Kedua, tanamkan di hati saat di bilik suara untuk fokus membela Islam dan anti kezaliman. Hilangkan pertimbangan fanatisme partai atau kepentingan dunia lain.

Ketiga, mengambil jalan darurat dibatasi oleh kadar darurat itu sendiri. Berapa teguk khamer yang boleh diminum oleh si darurat? Jawabannya, sesuai kebutuhan fisiknya untuk mencapai lokasi terdekat yang dia bisa minum materi halal.

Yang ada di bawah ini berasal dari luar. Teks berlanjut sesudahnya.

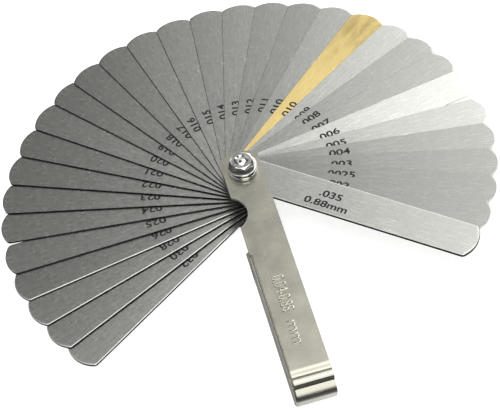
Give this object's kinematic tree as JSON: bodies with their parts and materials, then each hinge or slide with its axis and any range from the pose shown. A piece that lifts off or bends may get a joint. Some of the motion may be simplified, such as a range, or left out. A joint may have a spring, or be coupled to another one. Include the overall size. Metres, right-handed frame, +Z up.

Kalaupun terpaksa melewati jalan demokrasi, ambillah secara minimalis benar-benar hanya sesuai kebutuhan bela Islam.

Keempat
, standar minimal dalam menghadapi kemungkaran adalah membencinya dalam hati, sebagai cermin iman terlemah. Maka jangan biarkan hati jadi gembira dan ridha dengan jalan pemilu (dan demokrasi) saat berada di bilik suara.

Apapun tindakan muslim, harus tetap dikawal dengan aturan halal haram, yang selanjutnya hatinya akan suka ataukah benci. Smoga iman kita terjaga meski sedang berada di bilik suara. Wallahul musta'an.